Educated at the Mudgee Church of England school, A.G. Taylor went on to to teach in Mudgee. He may have worked for the Mudgee Independent before joining the New South Wales Permanent Artillery as a private. Court-martialled for 'insubordination' in June 1878, he was committed to Darlinghurst Gaol and was released on 4 December. He rejoined the Mudgee Independent where his writing on politics attracted attention.
Taylor was elected to the Legislative Assembly as senior member for Mudgee in 1882. He became well-known for his many ways of obstructing parliament. Although returned for Mudgee in February 1887, Taylor resigned on 21 April and the following month accepted Sir Henry Parkes's offer to become examiner of patents with a salary of £500. That year he published the Law and Practice of New South Wales Letters Patent for Inventions and Improvements in the Arts and Manufactures.

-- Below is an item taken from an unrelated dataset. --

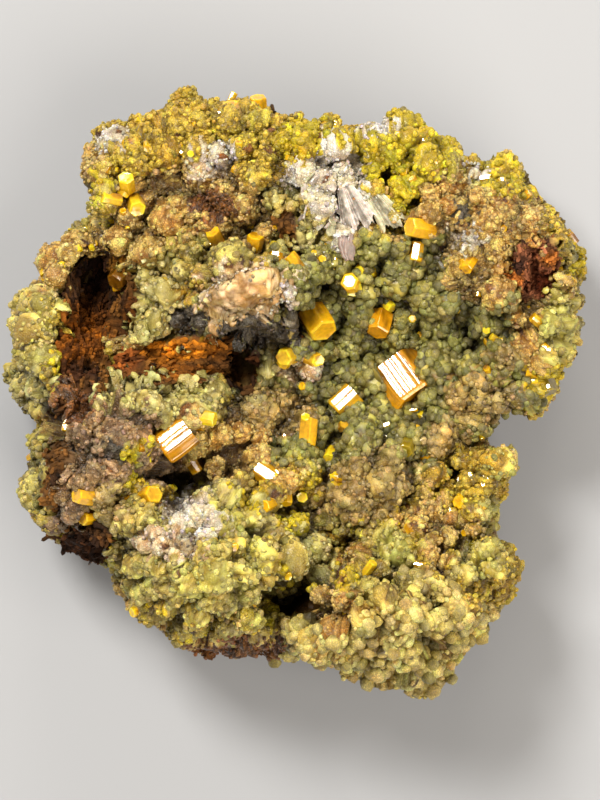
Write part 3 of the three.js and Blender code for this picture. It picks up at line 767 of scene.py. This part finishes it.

In 1890-91 Taylor had become first editor of the newspaper Truth and in May-June 1892 conducted the Spectator; from the end of 1893 to June 1896 he was again editor of Truth and nominal proprietor from 1894. In 1897 he worked for the Cumberland Free Press, then wrote as a freelance journalist. In 1898 he was admitted to the Hospital for the Insane, Callan Park, where he died.